El 13 de octubre de 1982, ocho días antes de que la Academia Sueca lo anunciara como ganador del Premio Nobel de Literatura, García Márquez escribió este artículo sobre la fatalidad y la responsabilidad colectiva en Crónica de una muerte anunciada. Allí explicó que la muerte anunciada de Santiago Nasar no era el resultado de un destino inexorable, sino de la negligencia de quienes atestiguaron el crimen, todo evidenciado en las personalidades opuestas entre sí de Clotilde Armenta y Pura Vicario.

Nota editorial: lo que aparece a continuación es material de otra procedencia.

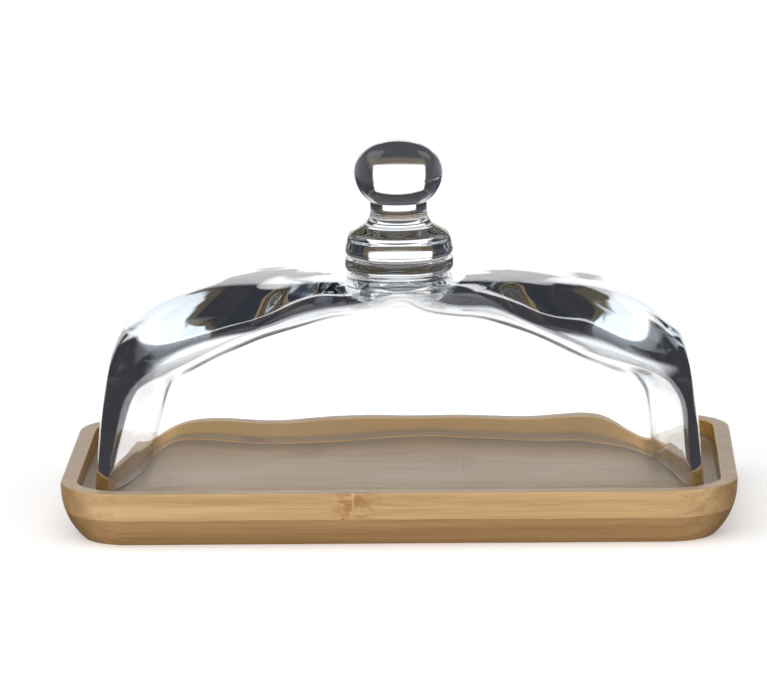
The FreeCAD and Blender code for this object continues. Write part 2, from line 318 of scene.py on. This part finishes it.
def cover_rings(outside, inside):
    """Rings of stations from below the ball's top, down the outside, round the foot and up the inside."""
    outer_walls = wall_rings(outside)
    inner_walls = wall_rings(inside)
    outer_roof = roof_rings(outside, outer_walls[-1], SEAT_REACH)
    inner_roof = roof_rings(inside, inner_walls[-1], CROWN_HOLE)
    heading = np.arctan2(outer_walls[-1][:, 1], outer_walls[-1][:, 0])
    knob = revolved(knob_profile(outside)[1:-1], heading)
    foot = foot_rings(outer_walls[0], inner_walls[0])
    return knob + outer_roof[::-1] + outer_walls[::-1] + foot + inner_walls + inner_roof


def cover_faces(ring_count, stations):
    """Squares between the rings, and fans that close them to the top and the crown of the inside."""
    faces = []
    for ring in range(ring_count - 1):
        here = ring * stations
        below = here + stations
        for k in range(stations):
            following = (k + 1) % stations
            faces.append((here + k, below + k, below + following, here + following))
    top = ring_count * stations
    crown = top + 1
    last = top - stations
    for k in range(stations):
        following = (k + 1) % stations
        faces.append((top, k, following))
        faces.append((crown, last + following, last + k))
    return faces


def cover_mesh():
    outside = Shell(0.0, 0.0, OUTER_CORNER, OUTER_RISE, 0.0)
    inside = Shell(WALL, ROOF, INNER_CORNER, INNER_RISE, INNER_ARCH)
    rings = cover_rings(outside, inside)
    tips = [[0, 0, KNOB_TOP], [0, 0, inside.height(1.0)]]
    points = np.concatenate(rings + [tips]) * MM
    mesh = bpy.data.meshes.new("glass_cover")
    mesh.from_pydata(points.tolist(), [], cover_faces(len(rings), len(rings[0])))
    mesh.polygons.foreach_set("use_smooth", [True] * len(mesh.polygons))
    mesh.update()
    return mesh


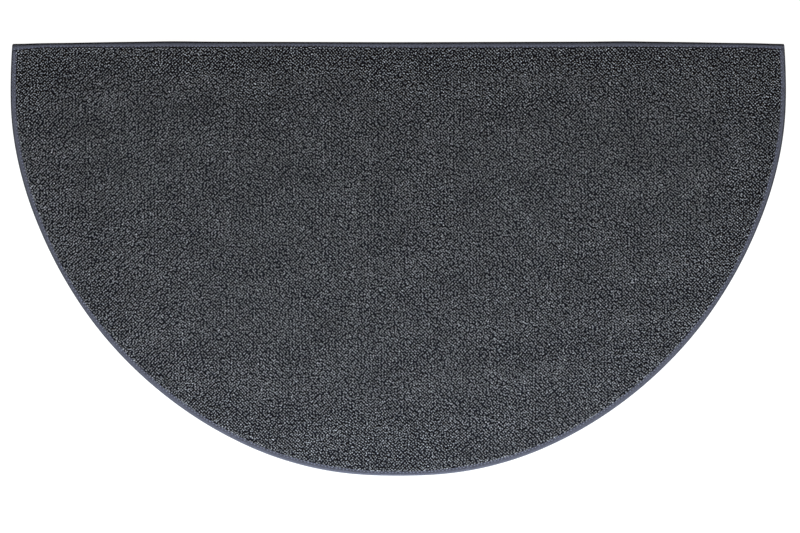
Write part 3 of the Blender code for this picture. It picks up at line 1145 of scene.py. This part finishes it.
# %% Tape and thread
TAPE_BLUE = (0.086, 0.0845, 0.104)
THREAD_BLUE = (0.19, 0.195, 0.25)
RIB_PITCH = 0.0012
CROSS_PITCH = 0.0016
FOLD_PAINTED_SHADE = 0.85
SELVEDGE_DARKER = 0.85
GROOVE_PAINTED_SHADE = 0.75
LAP_PAINTED_SHADE = 0.85
BLOTCHES = 160.0
PLIES = 900.0
WEAVE_BUMP = 0.0002

tape, tree, shader = new_finish("tape", roughness=0.8, sheen=0.03)
ribs = ripple(tree, reading(tree, "run"), RIB_PITCH)
crossing = ripple(tree, reading(tree, "across"), CROSS_PITCH)
weave = combine(tree, "MULTIPLY", ribs, crossing)
blotches = spread(tree, noise(tree, BLOTCHES).outputs["Fac"], 0.8, 1.2)
ribbed = spread(tree, combine(tree, "MULTIPLY_ADD", weave, 0.5), 0.85, 1.15)
shade = combine(tree, "MULTIPLY", ribbed, blotches)
# Painted shade on the fold, in the stitch groove and at the lap; the inner edge is just darker.
for attribute, darker in (
    ("fold", FOLD_PAINTED_SHADE),
    ("selvedge", SELVEDGE_DARKER),
    ("groove_shade", GROOVE_PAINTED_SHADE),
    ("shade_at_lap", LAP_PAINTED_SHADE),
):
    darkened = spread(tree, reading(tree, attribute), 1.0, 1 - darker)
    shade = combine(tree, "MULTIPLY", shade, darkened)
shade = combine(tree, "MULTIPLY", shade, reading(tree, "tape_brightness"))
tree.links.new(tinted(tree, TAPE_BLUE, shade), shader.inputs["Base Color"])
bumped(tree, shader, weave, WEAVE_BUMP)

thread, tree, shader = new_finish("thread", roughness=0.6, sheen=0.2)
plies = spread(tree, noise(tree, PLIES).outputs["Fac"], 0.8, 1.2)
tree.links.new(tinted(tree, THREAD_BLUE, plies), shader.inputs["Base Color"])
for piece in (arc_tape, straight_tape):
    piece.data.materials.append(tape)
for piece in stitches:
    piece.data.materials.append(thread)
print("tape and thread are on", 2 + len(stitches), "pieces")

# %% [markdown]
# ## Handing the pieces over
#
# The solids that the carpet and the tapes stand for are hidden, the outline along the cut edge is
# worked out, and every piece, the stitches too, is attached to the root body. The carpet lies flat,
# so nothing of it is stretched.


cut_line = closed_outline((0, CLEAR), 0.0)

# %% Hand over
for piece in (ground, *pile):
    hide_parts("carpet")
    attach(piece, "root")
for piece, solid in ((arc_tape, "binding_arc"), (straight_tape, "binding_straight")):
    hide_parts(solid)
    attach(piece, "root")
for piece in stitches:
    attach(piece, "root")
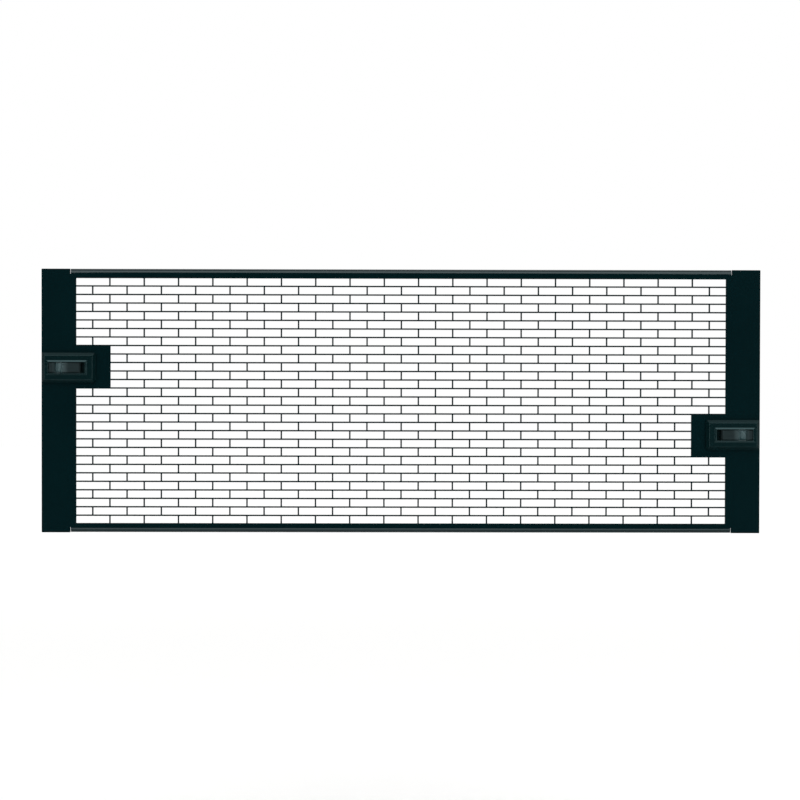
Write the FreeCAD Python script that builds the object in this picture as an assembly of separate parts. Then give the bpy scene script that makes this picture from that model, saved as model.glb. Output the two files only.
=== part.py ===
import FreeCAD, Part
import math
import os

from FreeCAD import Vector

# A vented blanking panel for a 19 inch rack, held by two spring latches instead of screws.
# Millimetres. +X right, +Y towards the rack, +Z up. The rail plane, which is the rear face
# of the ears, is Y = 0, and the origin is at the middle of the panel on that plane.

# The rack standard
rack_unit = 44.45
unit_count = 4
height_allowance = 0.8      # a panel is this much lower than its rack units
panel_width = 482.6
rail_hole_inset = 8.75      # side edge of the panel to the middle of the rail's hole
rail_hole_size = 9.5        # square
rail_hole_rise = 22.225     # rack unit's edge to its middle hole
rail_cover = 16.3           # how far in from the side edge the rail's face reaches

# The folded sheet
sheet = 1.5
bend_radius = 1.5           # inside
flange_depth = 15.0         # overall, from the sheet's front face
flange_inset = 19.3         # side edge of the panel to the flange's end
flange_corner = 2.0
relief_width = 0.2
relief_depth = 0.5
ear_corner = 0.5

# The brick pattern
slot_length = 22.0
slot_height = 4.7
web = 1.0
side_border = 23.0          # least width left unpunched at each side
edge_border = 6.3           # least height left unpunched at the top and the bottom
block_rows = 5              # rows left out behind a latch

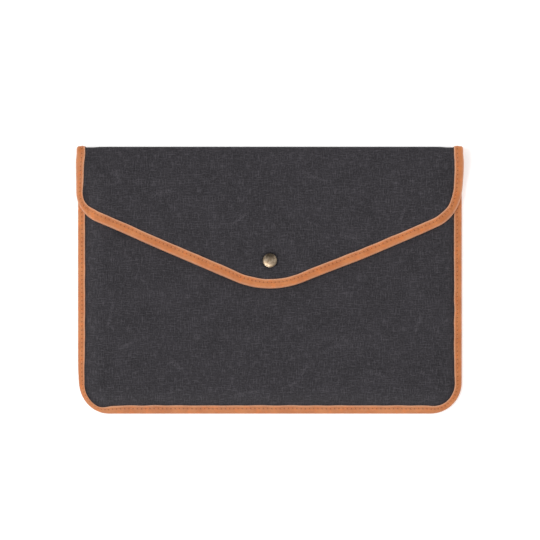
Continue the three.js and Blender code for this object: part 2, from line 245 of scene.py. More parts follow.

Clotilde Armenta, que es un personaje de mi novela más reciente, exclamó de pronto en alguna parte del libro: “¡Dios mío, qué solas estamos las mujeres en el mundo!”. Rossana Rossanda, que es uno de los seres humanos más inteligentes que conozco, me preguntó en una entrevista de prensa cómo había llegado yo a esa conclusión.
(…)
El personaje de Clotilde Armenta, que no existió en la realidad, fue inventado por mí, de cuerpo entero, porque me hacía falta como contrapeso a Pura Vicario, la madre de la protagonista principal. El carácter de Clotilde Armenta lo fui construyendo a medida que lo escribía, de acuerdo con los meandros imprevistos del drama. Siempre tuve la intuición de que el crimen de la realidad no se pudo impedir porque en la vida real no existió una mujer como ella, y en algún momento tuve la tentación de que, en efecto, lo impidiera en el libro. Sin embargo, a cada paso me daba cuenta de que lo único que ella podía hacer para impedirlo era solicitar la ayuda de otros, y casi siempre esos otros eran hombres. Era una realidad, no sólo dentro de la ficción, sino dentro de las condiciones sociales del pueblo. En la culminación del drama, yo mismo descubrí, no sin cierto deslumbramiento, que era allí donde radicaba la impotencia de Clotilde Armenta para impedir el crimen. Entonces fue cuando exclamó: “¡Dios mío, qué solas estamos las mujeres en el mundo!”. No lo dije yo. Lo dijo ella, aunque sea algo difícil de entender por alguien que no sea escritor. Sin embargo, creo que ella y yo lo descubrimos al mismo tiempo, y que al descubrirlo nos dimos cuenta de que lo sabíamos desde hacía mucho tiempo pero no lográbamos explicárnoslo.
(…)
Otro aspecto que le interesaba mucho a Rossana Rossanda era el ingrediente de la fatalidad en el drama. En realidad nunca me interesó la fatalidad como factor determinante. Lo que se parece a la fatalidad en Crónica de una muerte anunciadano es más que un elemento mecánico de la narración. Tal como en el Edipo rey, de Sófocles –aunque parezca extraño en una tragedia griega–, cuya esencia no es la fatalidad de los hechos sino el drama del hombre en la búsqueda de su identidad y su destino.
En mi novela, mi trabajo mayor fue descubrir y revelar la serie casi infinita de coincidencias minúsculas y encadenadas que dentro de una sociedad como la nuestra hicieron posible aquel crimen absurdo. Todo era evitable, y fue la conducta social, y no el fatum, lo que impidió evitarlo. Rossana Rossanda no sólo estaba de acuerdo, sino que tal vez descifró la clave más inquietante. “Éste no es el drama de la fatalidad”, me dijo, “sino el drama de la responsabilidad”. Más aún: el drama de la responsabilidad colectiva. Yo creo, incluso, que la novela termina por desprestigiar el mito de la fatalidad, puesto que trata de desmontarlo en sus piezas primarias y demuestra que somos nosotros los únicos dueños de nuestro destino.